### What you are asked to do
Set down the material exactly as given, please, from its first line through the line that includes "slope[1:-1] = (value[2:]".

### Material
==========

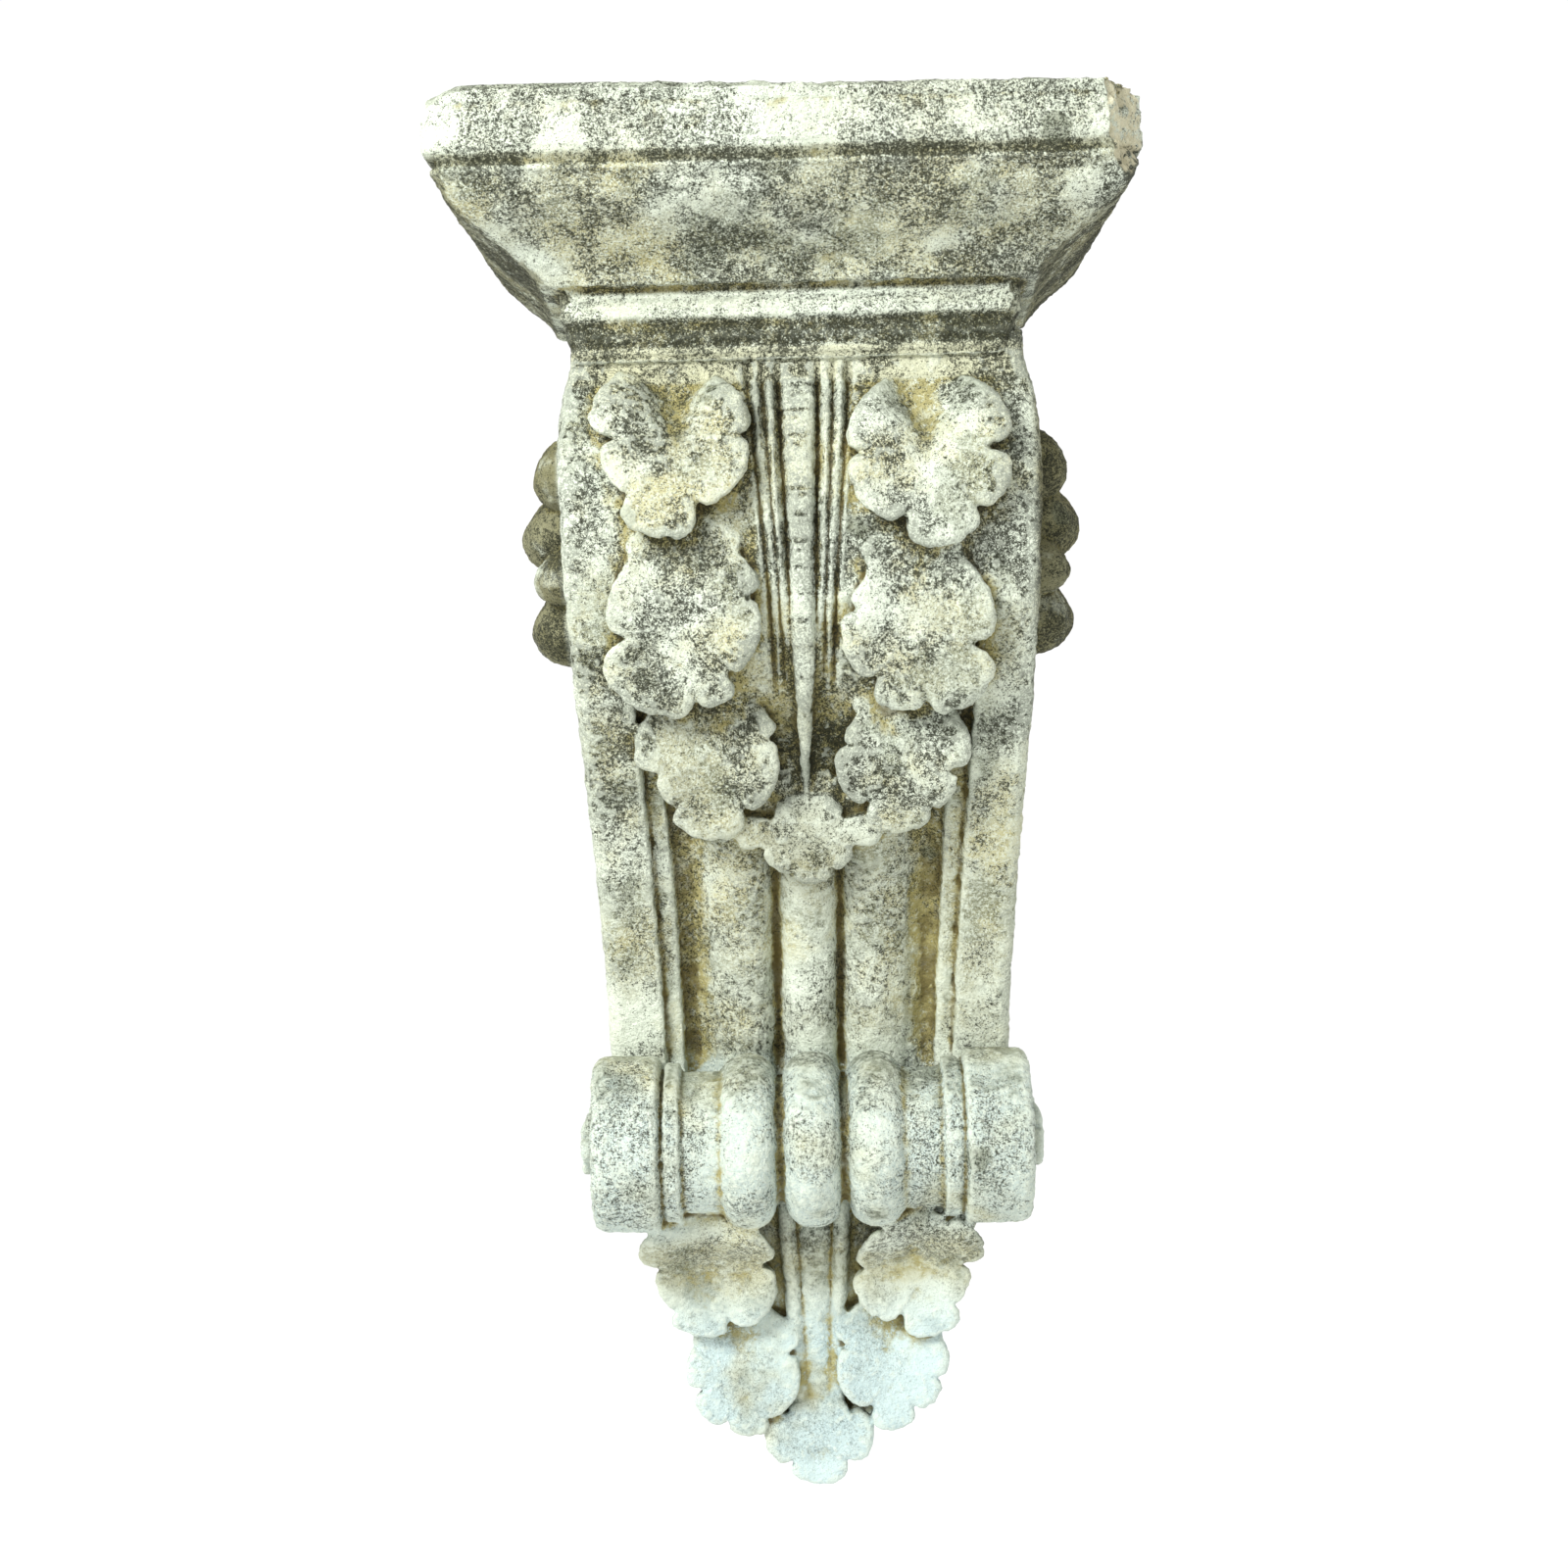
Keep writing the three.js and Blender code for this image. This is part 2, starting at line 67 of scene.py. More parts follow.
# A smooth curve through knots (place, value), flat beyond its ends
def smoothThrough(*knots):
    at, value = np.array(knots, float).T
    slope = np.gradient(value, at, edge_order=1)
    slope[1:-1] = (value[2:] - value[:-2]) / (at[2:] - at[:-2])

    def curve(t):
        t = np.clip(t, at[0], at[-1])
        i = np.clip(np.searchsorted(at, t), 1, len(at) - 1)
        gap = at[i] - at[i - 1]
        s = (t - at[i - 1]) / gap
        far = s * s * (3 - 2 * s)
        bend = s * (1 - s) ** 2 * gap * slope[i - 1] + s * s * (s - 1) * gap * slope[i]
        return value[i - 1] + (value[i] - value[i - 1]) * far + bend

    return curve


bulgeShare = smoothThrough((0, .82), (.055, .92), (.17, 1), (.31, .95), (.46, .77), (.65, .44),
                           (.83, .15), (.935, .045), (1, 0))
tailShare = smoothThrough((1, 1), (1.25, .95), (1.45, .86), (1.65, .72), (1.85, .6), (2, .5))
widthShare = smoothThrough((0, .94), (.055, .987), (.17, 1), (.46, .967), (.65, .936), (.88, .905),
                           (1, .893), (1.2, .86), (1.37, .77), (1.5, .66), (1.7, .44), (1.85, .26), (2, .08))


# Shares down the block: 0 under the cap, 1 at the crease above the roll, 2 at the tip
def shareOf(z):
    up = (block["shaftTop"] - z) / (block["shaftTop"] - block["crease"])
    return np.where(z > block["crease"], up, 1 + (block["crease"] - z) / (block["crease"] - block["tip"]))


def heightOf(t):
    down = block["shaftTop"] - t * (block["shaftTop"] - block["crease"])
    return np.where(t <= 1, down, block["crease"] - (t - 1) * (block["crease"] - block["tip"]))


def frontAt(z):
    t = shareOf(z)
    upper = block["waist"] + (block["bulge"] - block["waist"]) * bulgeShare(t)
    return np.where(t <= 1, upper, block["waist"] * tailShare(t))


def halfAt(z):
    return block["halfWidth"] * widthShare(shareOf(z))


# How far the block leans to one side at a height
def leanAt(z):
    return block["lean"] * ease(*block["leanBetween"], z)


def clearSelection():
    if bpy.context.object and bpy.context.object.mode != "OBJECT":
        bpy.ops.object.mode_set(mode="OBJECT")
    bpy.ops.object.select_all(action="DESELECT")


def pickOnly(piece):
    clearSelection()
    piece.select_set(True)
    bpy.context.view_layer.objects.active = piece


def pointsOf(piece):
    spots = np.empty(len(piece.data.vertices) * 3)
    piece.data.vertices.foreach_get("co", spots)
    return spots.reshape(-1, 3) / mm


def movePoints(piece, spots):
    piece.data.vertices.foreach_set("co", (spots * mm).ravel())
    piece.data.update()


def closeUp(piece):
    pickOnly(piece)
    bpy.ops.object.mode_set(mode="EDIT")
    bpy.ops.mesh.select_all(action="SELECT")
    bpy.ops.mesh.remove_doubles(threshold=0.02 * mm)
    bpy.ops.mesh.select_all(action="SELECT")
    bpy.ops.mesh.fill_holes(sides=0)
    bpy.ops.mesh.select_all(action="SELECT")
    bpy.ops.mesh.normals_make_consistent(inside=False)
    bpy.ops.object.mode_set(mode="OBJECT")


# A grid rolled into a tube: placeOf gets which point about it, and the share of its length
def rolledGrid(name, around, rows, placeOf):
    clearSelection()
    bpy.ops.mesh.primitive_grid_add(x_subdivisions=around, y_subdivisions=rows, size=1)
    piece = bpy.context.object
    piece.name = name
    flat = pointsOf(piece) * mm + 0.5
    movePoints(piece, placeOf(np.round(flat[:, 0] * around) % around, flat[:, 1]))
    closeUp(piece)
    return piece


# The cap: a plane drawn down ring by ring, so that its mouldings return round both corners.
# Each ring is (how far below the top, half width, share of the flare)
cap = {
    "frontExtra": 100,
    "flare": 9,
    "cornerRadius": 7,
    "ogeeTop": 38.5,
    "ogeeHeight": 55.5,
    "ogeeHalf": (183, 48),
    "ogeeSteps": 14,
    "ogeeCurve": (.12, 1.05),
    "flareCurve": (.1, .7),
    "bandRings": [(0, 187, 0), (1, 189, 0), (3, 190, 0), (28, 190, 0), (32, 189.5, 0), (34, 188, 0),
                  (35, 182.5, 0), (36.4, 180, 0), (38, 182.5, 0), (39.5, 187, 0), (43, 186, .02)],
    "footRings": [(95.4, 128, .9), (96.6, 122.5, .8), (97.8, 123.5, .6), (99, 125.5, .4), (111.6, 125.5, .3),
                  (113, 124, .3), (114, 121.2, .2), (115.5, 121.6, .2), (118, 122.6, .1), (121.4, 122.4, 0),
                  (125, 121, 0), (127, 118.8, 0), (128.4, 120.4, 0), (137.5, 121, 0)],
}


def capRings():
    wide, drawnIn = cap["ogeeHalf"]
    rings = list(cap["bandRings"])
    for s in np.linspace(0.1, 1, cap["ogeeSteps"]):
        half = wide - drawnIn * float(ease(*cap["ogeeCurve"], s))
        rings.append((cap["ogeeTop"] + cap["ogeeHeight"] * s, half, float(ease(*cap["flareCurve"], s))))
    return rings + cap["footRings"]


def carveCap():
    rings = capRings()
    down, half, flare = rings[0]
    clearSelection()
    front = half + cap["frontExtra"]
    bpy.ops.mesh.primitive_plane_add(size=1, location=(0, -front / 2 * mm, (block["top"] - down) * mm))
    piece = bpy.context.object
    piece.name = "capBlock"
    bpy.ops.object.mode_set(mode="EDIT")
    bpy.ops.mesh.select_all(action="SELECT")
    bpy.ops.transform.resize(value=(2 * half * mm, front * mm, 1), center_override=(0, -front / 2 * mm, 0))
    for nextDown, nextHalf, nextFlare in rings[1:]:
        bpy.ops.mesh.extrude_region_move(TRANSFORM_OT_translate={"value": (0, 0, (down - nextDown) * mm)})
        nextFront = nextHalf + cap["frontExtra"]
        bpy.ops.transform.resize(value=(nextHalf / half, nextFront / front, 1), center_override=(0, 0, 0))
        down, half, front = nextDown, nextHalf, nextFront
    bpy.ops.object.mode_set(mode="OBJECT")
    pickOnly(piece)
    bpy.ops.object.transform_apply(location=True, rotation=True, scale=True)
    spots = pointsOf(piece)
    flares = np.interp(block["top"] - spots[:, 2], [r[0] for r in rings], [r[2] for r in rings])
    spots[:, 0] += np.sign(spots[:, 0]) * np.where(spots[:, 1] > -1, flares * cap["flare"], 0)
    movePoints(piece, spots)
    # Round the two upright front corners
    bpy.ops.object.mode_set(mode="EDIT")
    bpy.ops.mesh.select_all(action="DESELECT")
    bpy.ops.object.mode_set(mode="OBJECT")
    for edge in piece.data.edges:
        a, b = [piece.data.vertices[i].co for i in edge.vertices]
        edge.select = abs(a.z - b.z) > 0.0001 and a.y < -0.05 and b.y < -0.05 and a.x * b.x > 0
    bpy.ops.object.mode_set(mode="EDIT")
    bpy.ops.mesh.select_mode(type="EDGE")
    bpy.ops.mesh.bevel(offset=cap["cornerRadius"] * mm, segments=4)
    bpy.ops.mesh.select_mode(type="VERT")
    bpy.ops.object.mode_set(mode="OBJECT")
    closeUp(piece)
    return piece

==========

### Full response
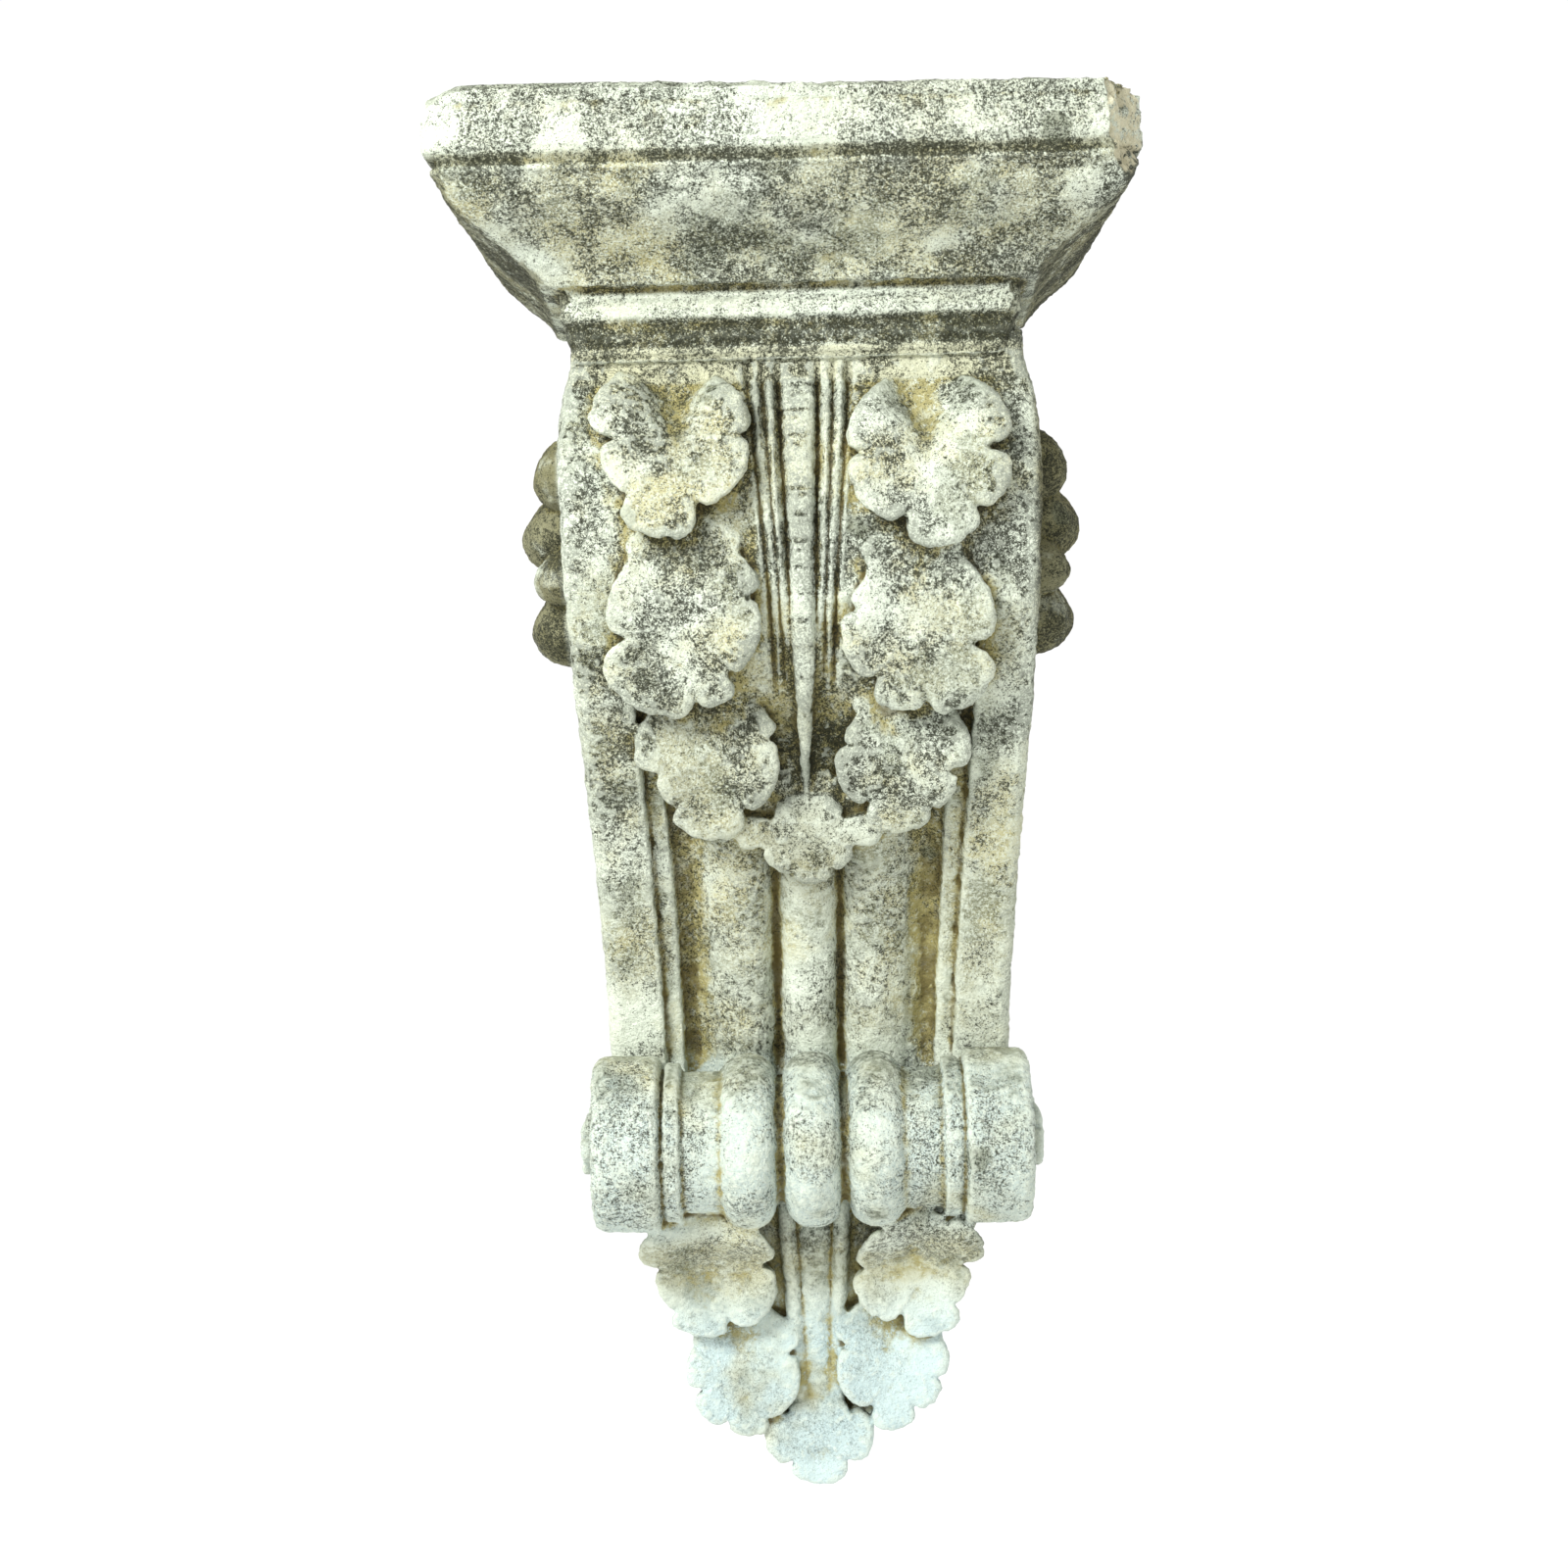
Keep writing the three.js and Blender code for this image. This is part 2, starting at line 67 of scene.py. More parts follow.
# A smooth curve through knots (place, value), flat beyond its ends
def smoothThrough(*knots):
    at, value = np.array(knots, float).T
    slope = np.gradient(value, at, edge_order=1)
    slope[1:-1] = (value[2:] - value[:-2]) / (at[2:] - at[:-2])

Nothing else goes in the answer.